If this is just too crazy for fly, I can accept it (I can already see it might be too crazy indeed). A new module would do just fine in that case.

const source = ["src/**/*.js", "!src/ignore/**/*.js"]
const target = ["dist/app.js"]

module.exports = `
    watch ${source} >
        eslint {no-extra-semi: 0}
        babel {es2015, state-0}
    > concat > target > ${target}
`
lukeed commented 7 years ago

Screams "decorator" 😆 Easily doable as a decorator.

(Let's keep labels & milestones clean.)

jorgebucaran commented 7 years ago

Maybe? I don't think so. This is just another build DSL.

Template literals open the door to all sort of magic. Sure, too much magic can be dangerous, but this is an idea that might work out for another build system then.

I use dev servers more than build systems these days, but something like this could bring back the fun in writing build files for me. Imagine all the sort of cleverness that would go into making the above work!

Again, I am just toying with ideas. This has nothing to do with #241, so no worries.

lukeed commented 7 years ago

Haha, I still see it as a decorator.

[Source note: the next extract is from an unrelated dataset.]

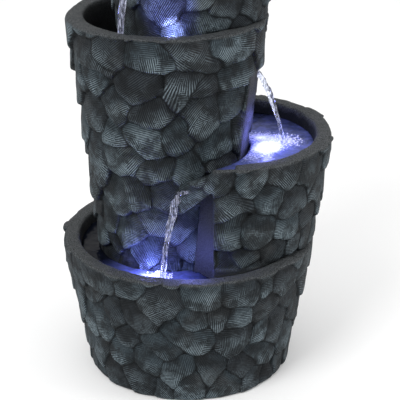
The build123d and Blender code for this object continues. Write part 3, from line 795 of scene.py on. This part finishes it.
# ---- Water ----
def water_material():
    """Pool water: dark and glossy, with froth where a stream lands; a painted glow over the lamps below,
    brightest in a painted hotspot, stands for their light.
    """
    s = Shader("pool_water")
    values = s.node("ShaderNodeAttribute", attribute_name="water")
    split = s.node("ShaderNodeSeparateColor", {"Color": values.outputs["Color"]})
    glow, foam_and_painted_glow, painted_dark_patch = split.outputs[0], split.outputs[1], split.outputs[2]
    fine, coarse = s.noise(330.0, 3.0, 0.7), s.noise(90.0, 3.0)
    bubbles = s.ramp(s.math("ADD", fine, s.math("MULTIPLY", foam_and_painted_glow, 0.55)), 0.62, 0.92)
    bubbles = s.math("MULTIPLY", bubbles, s.ramp(foam_and_painted_glow, 0.02, 0.35))
    # Painted light: the water's own colour turns blue over a lamp below.
    colour = s.mix(glow, rgb(0.003, 0.004, 0.008), rgb(0.11, 0.14, 0.34))
    colour = s.mix(bubbles, colour, rgb(0.50, 0.53, 0.70))
    # Painted glow: the water emits blue over the lamps, whiter in the painted hotspot, and its froth emits
    # too.
    light = s.mix(s.ramp(foam_and_painted_glow, 0.5, 0.98), rgb(0.15, 0.17, 0.75), rgb(0.72, 0.80, 1.0))
    shine = s.math("MULTIPLY", glow, s.math("MULTIPLY_ADD", s.ramp(coarse, 0.4, 0.65), 0.35, 0.04))
    # Painted hotspot: the brightest emission, where the froth value is highest over a lamp.
    painted_hotspot = s.ramp(foam_and_painted_glow, 0.55, 1.0)
    shine = s.math("ADD", shine, s.math("MULTIPLY", bubbles, s.math("MULTIPLY_ADD", painted_hotspot, 1.0, 0.16)))
    # Painted shade: the patch held dark takes no glow.
    shine = s.math("MULTIPLY", shine, s.math("SUBTRACT", 1.0, painted_dark_patch))
    light = s.mix(painted_dark_patch, light, rgb(0.02, 0.02, 0.6))
    waves = s.bump(s.noise(70.0, 3.0), 0.003, 0.5)
    return s.set(Base_Color=colour, Roughness=0.12, Specular_IOR_Level=0.03, Normal=waves,
                 Emission_Color=light, Emission_Strength=shine)


def stream_material():
    """Falling water: clear with white streaks, whose glow is a painted highlight."""
    s = Shader("falling_water")
    streak = s.ramp(s.noise(1.0, 3.0, 0.6, vector=s.stretched(900.0, 900.0, 60.0)), 0.46, 0.64)
    colour = s.mix(streak, rgb(0.42, 0.45, 0.55), rgb(0.90, 0.93, 1.0))
    # The streaks' emission is a painted highlight.
    return s.set(Base_Color=colour, Roughness=0.04, IOR=1.2, Transmission_Weight=0.97,
                 Emission_Color=rgb(0.55, 0.57, 0.75), Emission_Strength=s.math("MULTIPLY", streak, 0.55))


def foam_material():
    """Bubbles: pale and half clear, with a faint glow of the lamp below."""
    s = Shader("foam_and_painted_glow")
    tone = s.mix(s.noise(400.0), rgb(0.6, 0.62, 0.85), rgb(0.95, 0.96, 1.0))
    return s.set(Base_Color=tone, Roughness=0.12, Transmission_Weight=0.3, IOR=1.2,
                 Emission_Color=rgb(0.5, 0.55, 1.0), Emission_Strength=0.15)


POOL_WATER, FALLING_WATER, FOAM = water_material(), stream_material(), foam_material()


def add_water(name, me, material):
    """Water rides on the fountain's body and replaces no CAD node."""
    me.materials.append(material)
    obj = bpy.data.objects.new(name, me)
    bpy.context.scene.collection.objects.link(obj)
    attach(obj, "fountain")


def mesh_of(name, grid):
    """A smooth mesh from a bmesh, which is freed."""
    me = bpy.data.meshes.new(name)
    grid.to_mesh(me)
    grid.free()
    me.polygons.foreach_set("use_smooth", np.ones(len(me.polygons), bool))
    return me


def swell(p, place, reach, narrow=1.0):
    """1 at a place and fading to 0 at its reach, over the plan; narrow shortens the reach along Y."""
    distance = np.hypot(p[0] - place[0], (p[1] - place[1]) * narrow)
    return np.clip(1 - distance / reach, 0, 1)


def add_pool(name, casting, wall, level, outside, values):
    """A sheet of water in a bowl: outside is negative where there is no water, values paint it."""
    radius = casting.radius(level)
    low = np.array([casting.x - radius, casting.y - radius, level - 12])
    high = np.array([casting.x + radius, casting.y + radius, level + 10])
    axes = [np.arange(a, b, POOL_VOXEL, dtype=np.float32) for a, b in zip(low, high)]
    p = np.meshgrid(*axes, indexing="ij")
    ripples = 0.5 * ripple(casting, p, 16, 51) + 0.4 * lattice_noise(p[0] + 500, p[1] + 500, 19, 1000, 52)
    sheet = both(p[2] - level - ripples, level - 7 - p[2])
    field = both(both(sheet, casting.side(p, wall - 1)), -outside(p))
    me = build_mesh(name, *polygonise(field, low, POOL_VOXEL, 0.0))
    points, _ = corner_points(me)
    colours = me.color_attributes.new("water", "FLOAT_COLOR", "CORNER")
    glow, foam_and_painted_glow, painted_dark_patch = values(points)
    data = np.stack([glow, foam_and_painted_glow, painted_dark_patch, np.ones_like(glow)], 1)
    colours.data.foreach_set("color", data.astype(np.float32).ravel())
    add_water(name, me, POOL_WATER)


POOL_VOXEL = 2.5
BASIN_WATER, SECOND_WATER, THIRD_WATER, TOP_WATER = 190.0, 348.0, 462.0, 705.0
BASIN_LAMP, SECOND_LAMP, THIRD_LAMP = (-58, -132), (116, -22), (-24, -110)
BASIN_LANDING, SECOND_LANDING, THIRD_LANDING = (-40, -122), (142, 8), (-96, -70)


def basin_dry(p):
    return either(THIRD.side(p, 1), -left_part(p) + 1)


def second_dry(p):
    return either(THIRD.side(p, 1), left_part(p, FACE_WALL) - 1)


def third_dry(p):
    return TOP.side(p, 1)


def top_dry(p):
    return rod_z(p, RISER_X, RISER_Y, 8.5, 600, 690)


# Each gives three values from 0 to 1 over a pool: the painted glow over a lamp, froth with its painted glow,
# and a patch of unlit water held dark as painted shade.
def basin_values(p):
    # Froth round the landing; the part round the lamp makes a painted glow.
    foam_and_painted_glow = 0.5 * swell(p, BASIN_LANDING, 30) + 0.35 * swell(p, BASIN_LAMP, 36)
    return swell(p, BASIN_LAMP, 95) ** 1.4, np.clip(foam_and_painted_glow, 0, 1), np.zeros_like(foam_and_painted_glow)


def second_values(p):
    # Froth round the landing and two more spots; the strong part round the lamp is a painted hotspot.
    foam_and_painted_glow = 0.7 * swell(p, SECOND_LANDING, 46) + 1.1 * swell(p, SECOND_LAMP, 30)
    foam_and_painted_glow += 0.5 * swell(p, (92, -50), 50) + 0.7 * swell(p, (104, 22), 40)
    # Painted shade: the water along the column's foot is held dark and unlit.
    painted_dark_patch = np.clip(2.5 * swell(p, (80, -6), 26, narrow=1.6), 0, 1)
    return 0.9 * swell(p, SECOND_LAMP, 150), np.clip(foam_and_painted_glow, 0, 1), painted_dark_patch


def third_values(p):
    foam_and_painted_glow = 0.8 * swell(p, THIRD_LANDING, 30)
    return 0.8 * swell(p, THIRD_LAMP, 60), foam_and_painted_glow, np.zeros_like(foam_and_painted_glow)


def top_values(p):
    foam_and_painted_glow = 0.8 * swell(p, (RISER_X, RISER_Y), 40)
    return np.zeros_like(foam_and_painted_glow), foam_and_painted_glow, np.zeros_like(foam_and_painted_glow)


add_pool("basin_pool", BASIN, RIM_WALL, BASIN_WATER, basin_dry, basin_values)
add_pool("second_pool", SECOND, RIM_WALL, SECOND_WATER, second_dry, second_values)
add_pool("third_pool", THIRD, RIM_WALL, THIRD_WATER, third_dry, third_values)
add_pool("top_pool", TOP, TOP_WALL, TOP_WATER, top_dry, top_values)


GRAVITY = 9810.0  # millimetres per second squared
FALL_STEPS, STREAM_SIDES = 44, 18


def falling_path(lead_in, velocity, bottom):
    """Points of water that runs along lead_in and then falls, in millimetres."""
    start = Vector(lead_in[-1])
    points = [Vector(p) for p in lead_in[:-1]]
    vx, vy, vz = velocity
    drop = start.z - bottom
    fall_time = (vz + math.sqrt(vz * vz + 2 * GRAVITY * drop)) / GRAVITY
    for step in range(FALL_STEPS + 1):
        t = fall_time * step / FALL_STEPS
        points.append(start + Vector((vx * t, vy * t, vz * t - GRAVITY / 2 * t * t)))
    return points


def lobes(a, f, phase):
    """How far a stream bulges at angle a, a fraction f of the way down."""
    broad = 0.22 * math.sin(2 * a + 9 * f + phase[0]) + 0.13 * math.sin(3 * a - 14 * f + phase[1])
    fine = 0.12 * math.sin(31 * f + phase[2] + a) + 0.08 * math.sin(67 * f + phase[3] - 2 * a)
    return 1 + broad + fine


def add_stream(name, points, start_radius, end_radius, seed, flat=1.0):
    """A rope of falling water: lobed, twisting, and thinner towards its foot."""
    phase = np.random.default_rng(seed).uniform(0, 6.28, 4)
    grid = bmesh.new()
    rings = []
    for n, point in enumerate(points):
        along = (points[min(n + 1, len(points) - 1)] - points[max(n - 1, 0)]).normalized()
        across = Vector((0, 1, 0)).cross(along).normalized()
        outward = along.cross(across)
        f = n / (len(points) - 1)
        radius = start_radius + (end_radius - start_radius) * f ** 0.6
        ring = []
        for k in range(STREAM_SIDES):
            a = 2 * math.pi * k / STREAM_SIDES
            offset = across * (math.cos(a) * flat) + outward * math.sin(a)
            ring.append(grid.verts.new((point + offset * radius * lobes(a, f, phase)) * MM))
        rings.append(ring)
    for lower, upper in zip(rings, rings[1:]):
        for k in range(STREAM_SIDES):
            following = (k + 1) % STREAM_SIDES
            grid.faces.new((lower[k], lower[following], upper[following], upper[k]))
    grid.faces.new(rings[0][::-1])
    grid.faces.new(rings[-1])
    bmesh.ops.recalc_face_normals(grid, faces=grid.faces)
    add_water(name, mesh_of(name, grid), FALLING_WATER)


def add_foam(name, place, level, reach, count, seed):
    """Bubbles and droplets round a stream's foot, as one mesh."""
    rng = np.random.default_rng(seed)
    grid = bmesh.new()
    for _ in range(count):
        distance, way = reach * rng.uniform(0, 1) ** 0.8, rng.uniform(0, 2 * math.pi)
        radius = rng.uniform(0.7, 2.6) * (1.2 - distance / reach * 0.6)
        height = level + rng.uniform(-0.4, 0.8) * radius
        at = Vector((place[0] + distance * math.cos(way), place[1] + distance * math.sin(way), height)) * MM
        made = bmesh.ops.create_icosphere(grid, subdivisions=1, radius=radius * MM)
        bmesh.ops.translate(grid, verts=made["verts"], vec=at)
    add_water(name, mesh_of(name, grid), FOAM)


TOP_LEAD_IN = [(10, -121, 697), (-30, -127, 692), (-58, -118, 690)]
THIRD_LEAD_IN = [(84, 6, 454), (95, 6, 454), (103, 6, 453)]
SECOND_LEAD_IN = [(34, -146, 336), (14, -143, 333), (-6, -141, 328)]

add_stream("top_stream", falling_path(TOP_LEAD_IN, (-190, 60, 0), THIRD_WATER), 5.5, 3.5, 61)
add_stream("third_stream", falling_path(THIRD_LEAD_IN, (372, 20, -520), SECOND_WATER), 6.0, 3.4, 62, 0.8)
add_stream("second_stream", falling_path(SECOND_LEAD_IN, (-190, 60, -60), BASIN_WATER), 5.0, 4.0, 63)
add_foam("basin_foam", BASIN_LANDING, BASIN_WATER, 22, 90, 71)
add_foam("second_foam", SECOND_LANDING, SECOND_WATER, 30, 160, 72)
add_foam("third_foam", THIRD_LANDING, THIRD_WATER, 18, 60, 73)


# ---- Camera, floor and light ----
CAMERA_PLACE, CAMERA_DIP = (17.6, -1977.0, 1107.0), 23.29
LENS, SENSOR = 129.3, 36.0
GLOW_BLUE, WASH_BLUE, BEAM_BLUE = (0.23, 0.25, 1.0), (0.23, 0.24, 1.0), (0.50, 0.52, 1.0)


def add_camera():
    """The camera looks down at the front by CAMERA_DIP degrees."""
    data = bpy.data.cameras.new("camera")
    data.lens, data.sensor_width = LENS, SENSOR
    data.clip_start, data.clip_end = 0.1, 20.0
    camera = bpy.data.objects.new("camera", data)
    camera.location = Vector(CAMERA_PLACE) * MM
    camera.rotation_euler = (math.radians(90 - CAMERA_DIP), 0, 0)
    bpy.context.scene.collection.objects.link(camera)
    bpy.context.scene.camera = camera


def add_floor():
    me = bpy.data.meshes.new("floor")
    grid = bmesh.new()
    bmesh.ops.create_grid(grid, x_segments=2, y_segments=2, size=6.0)
    grid.to_mesh(me)
    grid.free()
    s = Shader("floor")
    me.materials.append(s.set(Base_Color=rgb(0.9, 0.9, 0.9), Roughness=0.8))
    floor = bpy.data.objects.new("floor", me)
    floor.location.z = -0.0002
    bpy.context.scene.collection.objects.link(floor)


def add_world(strength):
    world = bpy.data.worlds.new("studio")
    world.use_nodes = True
    background = world.node_tree.nodes["Background"]
    background.inputs["Color"].default_value = (1.0, 1.0, 1.0, 1.0)
    background.inputs["Strength"].default_value = strength
    bpy.context.scene.world = world


def place_lamp(name, data, place, target=None):
    """Puts a light at a place in millimetres, turned to its target."""
    lamp = bpy.data.objects.new(name, data)
    lamp.location = Vector(place) * MM
    if target:
        lamp.rotation_euler = (Vector(target) - Vector(place)).to_track_quat("-Z", "Y").to_euler()
    bpy.context.scene.collection.objects.link(lamp)


def add_softbox(name, place, target, size, watts):
    data = bpy.data.lights.new(name, "AREA")
    data.shape, data.size, data.energy = "SQUARE", size * MM, watts
    place_lamp(name, data, place, target)


def add_glow(name, place, watts, radius=10):
    """Soft blue light just over the water, as if it came from below."""
    data = bpy.data.lights.new(name, "POINT")
    data.energy, data.color, data.shadow_soft_size = watts, GLOW_BLUE, radius * MM
    place_lamp(name, data, place)


def add_beam(name, place, target, watts, degrees, colour):
    """Narrow light that stands for a lamp's glow on the stones over a bowl."""
    data = bpy.data.lights.new(name, "SPOT")
    data.energy, data.color, data.shadow_soft_size = watts, colour, 3 * MM
    data.spot_size, data.spot_blend = math.radians(degrees), 0.6
    place_lamp(name, data, place, target)


add_camera()
add_floor()
add_world(1.0)
add_softbox("key", (-1200, -1800, 2400), (0, 0, 350), 1200, 45)
add_softbox("side", (2200, -600, 1200), (0, 0, 350), 800, 12)
add_glow("basin_glow", (*BASIN_LAMP, BASIN_WATER + 11), 0.45)
add_glow("second_glow", (*SECOND_LAMP, SECOND_WATER + 16), 0.16)
add_glow("third_glow", (-24, -114, 545), 0.08, 4)
add_beam("third_beam", (-22, -262, 604), (-19, -109, 554), 27.0, 12, BEAM_BLUE)
add_beam("third_wash", (-60, -262, 640), (-27, -110, 590), 4.0, 30, WASH_BLUE)
add_glow("panel_glow", (4, -148, 226), 0.2, 6)
add_glow("outlet_glow", (112, 4, 385), 0.06, 6)
bpy.context.scene.view_settings.view_transform = "Standard"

Although it is cool, it's extra magic that doesn't need to be run in core.

It's either a new build tool, as you say, or a fly decorator. Our API and usage has been well-used and well-tested. Everyone is quite happy with it and its simplicity.

jorgebucaran commented 7 years ago

@lukeed For a build system based in that thing above that was also compatible with fly, I would parse the template and generate an object that fly can execute.

lukeed commented 7 years ago

Exactly. That's what makes it a decorator!

jorgebucaran commented 7 years ago

When does it stop being a decorator and becomes its own language? Or is JavaScript a decorator of C++?

lukeed commented 7 years ago

Lol you can call it an abstraction if it makes you feel more comfortable that way.

But right now, as you have it, it still uses template literals, injecting source and using api methods. You can regex this down and perform some behind the scenes magic so that Fly gets what it wants, and that's what defines an abstraction/decorator pattern.

It's up to you and how far you want to take this syntax. Obviously, at some point, it becomes its own thing (or more like a Make clone). You'll have to decide if it still should compile down to fly-compatible exports, or becomes its own runner.

Worth exploring if you're interested.